Bisnis.com, JAKARTA – Tindakan penyadapan oleh Australia terhadap sejumlah pejabat pemerintah Indonesia disikap secara tegas oleh Menteri Luar Negeri Marty Natalegawa, termasuk memanggil Duta Besar Indonesia di Cambera, Australia, hari ini, Senin (18/11/2013).
Terkait dengan hal tersebut, berikut ini sepuluh sikap dan pandangan Kementerian Komunikasi dan Informatika Indonesia, seperti disampaikan oleh Kepala Pusat Informasi dan Humas Kementerian Kominfo Gatot S. Dewa Broto dalam siaran persnya.
Pertama, Kementerian Kominfo searah dengan penyataan Menteri Luar Negeri Marty Natalegawa dalam jumpa persnya, Senin (18/11/2013) sangat menyesalkan tindakan penyadapan yang dilakukan oleh Australia.
Kedua, Kementerian Kominfo akan menunggu langkah-langkah berikutnya dari Kementerian Luar Negeri mengingat penanganan masalah tersebut leading sector-nya adalah Kementerian Luar Negeri Republik Indonesia.
Ketiga, Kementerian Kominfo sangat keprihatinan dan sangat kecewa, selain berdasarkan aspek hubungan diplomatik, juga karena mengacu aspek hukum, penyadapan itu bertentangan dengan UU No. 36 Tahun 1999 tentang Telekomunikasi dan UU No. 11 Tahun 2008 tentang Informasi dan Transaksi Elektronik.
Keempat, Pasal 40 UU Telekomunikasi menyebutkan bahwa setiap orang dilarang melakukan penyadapan atas informasi yang disalurkan melaiui jaringan telekomunikasi dalam bentuk apapun.
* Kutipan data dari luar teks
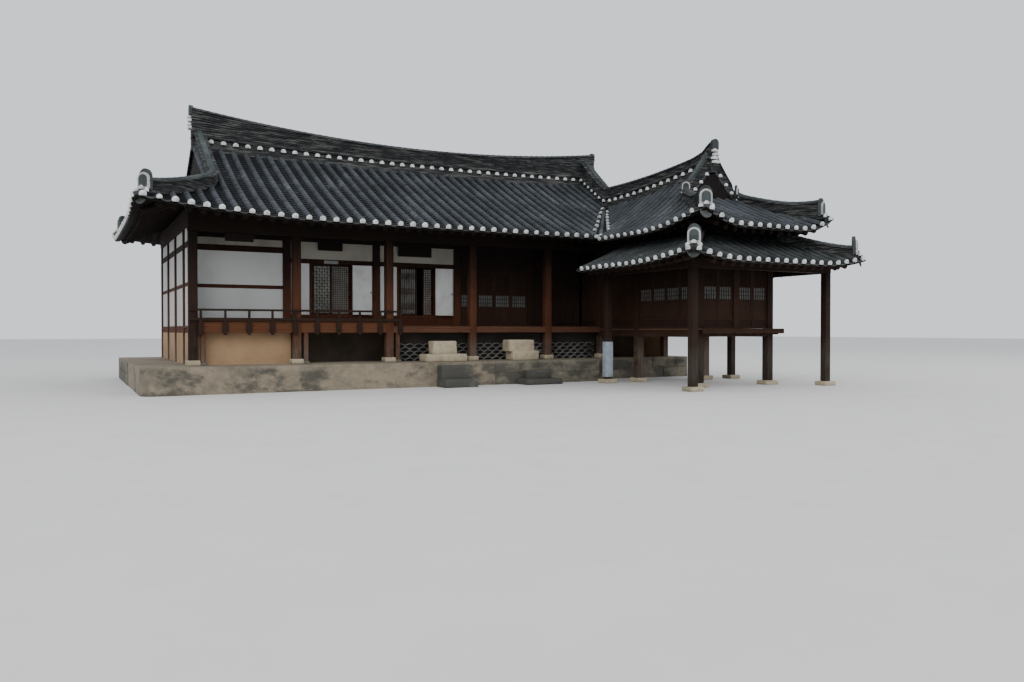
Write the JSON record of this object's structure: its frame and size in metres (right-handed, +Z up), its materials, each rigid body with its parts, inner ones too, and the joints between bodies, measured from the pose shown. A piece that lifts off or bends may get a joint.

Demikian pula Pasal 31 ayat UU ITE menyebutkan bahwa setiap orang dengan sengaja dan tanpa hak atau melawan hukum melakukan intersepsi atau penyadapan atas informasi tertentu milik orang lain.
Kelima, memang benar dalam batas-batas dan tujuan tertentu, penyadapan dimungkinkan tetapi berat pesyaratannya dan harus izin pimpinan aparat penegak hukum.
Pasal 42 UU Telekomunikasi menyebutkan bahwa penyelenggara jasa telekomunikasi wajib merahasiakan informasi yang dikirim atau diterima oleh pelanggan melalui jaringan atau jasa telekomunikasi yang diselenggarakannya.
Keenam, ancaman pidana terhadap kegiatan penyadapan adalah sebagaimana diatur dalam Pasal 56 UU Telekomunikasi yaitu penjara maksimal 15 tahun penjara dan Pasal 47 UU ITE yaitu penjara maksimal 10 tahun penjara dan atau denda paling banyak Rp800 juta.
Ketujuh, memang benar, bahwa misi diplomatik asing dimungkinkan untuk memperoleh kekebalan diplomatik sebagaimana diatur dalam UU No. 37 Tahun 1999. Namun, pemberian imunitas tersebut tidak boleh bertentangan dengan UU.
Kedelapan, Kementerian Kominfo sejauh ini berpandangan, bahwa kegiatan penyadapan tersebut belum terbukti dilakukan atas kerja sama dengan penyelenggara telekomunikasi di Indonesia. Namun jika terbukti maka penyeleggara telekomunikasi yang bersangkutan dapat dikenai pidana seperti diatur dalam UU Tekomunikasi dan UU ITE.
Kesembilan, bahwa penyadapan oleh Australia tersebut sangat mengusik kedaulatan dan nasionalisme Indonesia. Namun, Kementerian Kominfo melalui siaran pers ini mengimbau agar kepada para hacker untuk tidak melakukan serangan balik kepada pihak Australia. Hal itu selain dapat berpotensi memperburuk situasi, tetapi juga justru berpotensi melanggar UU ITE.
Kesepuluh, perlu diingatkan kepada publik bahwa apapun perakitan, perdagangan dan atau penggunaan perangkat sadap yang diperdagangkan secara bebas adalah suatu bentuk pelanggaran hukum, karena bertentangan dengan UU Telekomunikasi.
Kementerian Kominfo tidak pernah memberikan sertifikasi perangkat sadap terkecuali yang digunakan oleh lembaga penegak hukum yang disebutkan pada Pasal 40 UU Telekomunikasi dan Pasal 31 UU ITE. Demikian pula anti sadap pun juga illegal, karena Kementerian Kominfo tidak pernah mengeluarkan sertifikat untuk perangkat (baik hardware maupun software) antisadap.